It’s time to talk about improving the environment, economic freedom and national security. Yes, it’s time to talk trash.
Nobody likes to talk about trash. It’s never a topic at social gatherings, even at The Heritage Foundation, and it’s easy to see why. Trash is a dirty word. We hide it and bury it, but we all have it. People of all socio-economic classes have litter. Even the President has trash (one of my company’s haulers handles White House trash).
Waste is an apolitical issue that transcends socio-economic status and has remained essentially unchanged since Roman times. For generations we have buried our waste in the ground and our heads in the sand, unwilling to break with a broken business model or seriously consider the impact of our waste on the environment.
Technology is changing all that, however. And my company, Rubicon, is an example of that. In strict adherence to the principles of economic freedom, we use technology to drive meaningful change and achieve environmental innovation. In particular, we create software solutions to help businesses, municipal governments and waste haulers around the world reduce waste and create more sustainable solutions for waste disposal.

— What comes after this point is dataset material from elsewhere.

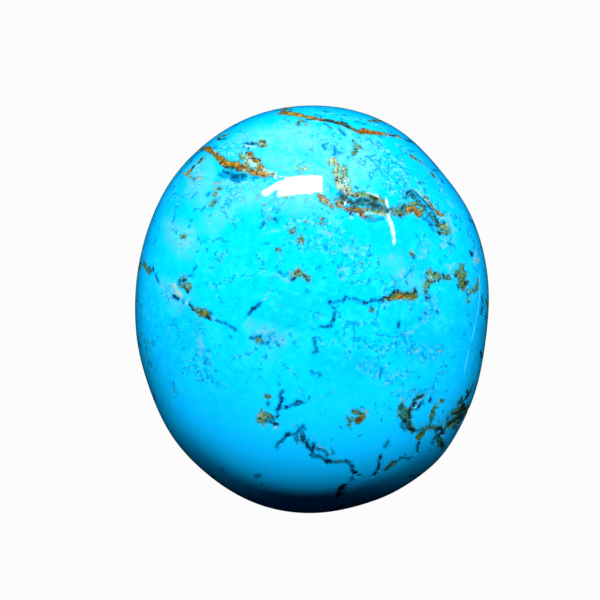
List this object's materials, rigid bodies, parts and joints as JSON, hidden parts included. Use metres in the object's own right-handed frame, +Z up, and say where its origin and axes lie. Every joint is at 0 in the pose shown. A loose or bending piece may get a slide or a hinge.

Rubicon creates better socio-economic and environmental outcomes by working towards a circular economy – an economy where existing materials and products are reused, repaired, refurbished and recycled for as long as possible – thereby reducing waste and providing better solutions for our clients.
Simply put: reducing waste is good for the environment.
It can also mean saving money. Diverting recyclable materials away from landfill sends these materials to recycling centers where they can be harvested for raw materials. These raw materials are then sold as commodities. By improving the waste stream, waste can be transformed from something you pay to haul into something you get paid for.
The technology can also be used to help minimize the overall cost of waste management, by analyzing the waste stream so customers only pay for what they use, not a monthly fee, whether they have a dumpster empty or full. This saves customers money across the full spectrum of their waste management. It also democratizes the industry by allowing smaller carriers to take on larger contracts that were previously the domain of dominant industry players.
Reducing waste can also mean protecting our national security. Waste is a threat to national security just as it is a threat to the environment. Dumps represent the ultimate opportunity for international criminal organizations to harvest data and information from individuals and organizations. Improper disposal of electronic devices poses as much, if not a greater threat than hacking, with the Identity Theft Resource Center calculating that more than 50% of data attacks in 2020 resulted from improperly disposed or stolen electronic devices .
We must also turn our eyes to the skies, where the looming threat of space junk threatens our communications networks, the safety of our astronauts, the International Space Station, and the valuable infrastructure we all rely on. According to former Rep. Mike Rogers, R-Mich., who chaired the House Permanent Select Committee on Intelligence, a “little piece” of space junk could destroy a billion-dollar satellite.
Right now there are tens of thousands of pieces of space junk orbiting the planet at speeds seven times faster than a bullet, thousands more pieces now than there were before. year, before Russia blew up one of its satellites with a ground-based missile.
We depend on space for our communications, cable TV, GPS and other tools that support our economy and our way of life. The spread of space junk puts all of this at risk. Business, government and academia need to work together to develop new ideas for eliminating waste from space.
Corporate citizenship is changing and companies need to be accountable for their role in protecting their country’s national security, and here in the United States, we need companies to do more. Private sector leaders here in the United States need to make sure they are doing all they can to help keep us safe. This applies to the technology sector and, of course, to vulnerabilities in our supply chain.
Some CEOs stand boldly in this regard. The CEO of Palantir, for example, called on his fellow CEOs to disclose and justify any business they conduct with adversaries of the United States. This would bring about a sea change in corporate reporting and represent a significant shift in critical market-driven expectations.
We must strive to move in this direction and we must ensure that waste and recycling are highlighted and accounted for as much as emissions data. We need to ensure that companies strive to understand how global practices in this regard enhance national security.
The late Boone Pickens made this point as only he could in his particular field of energy: “I do not believe it is wise for America to substitute dependence on foreign oil for dependence on Chinese batteries .
Technology represents the greatest entrepreneurial opportunity in human history, and the United States of America is the epicenter of all that is possible. Today, technology has made being an entrepreneur cheaper than ever, and our country must continue to lead in innovation. Let’s all use the power of economic freedom to achieve the American Dream.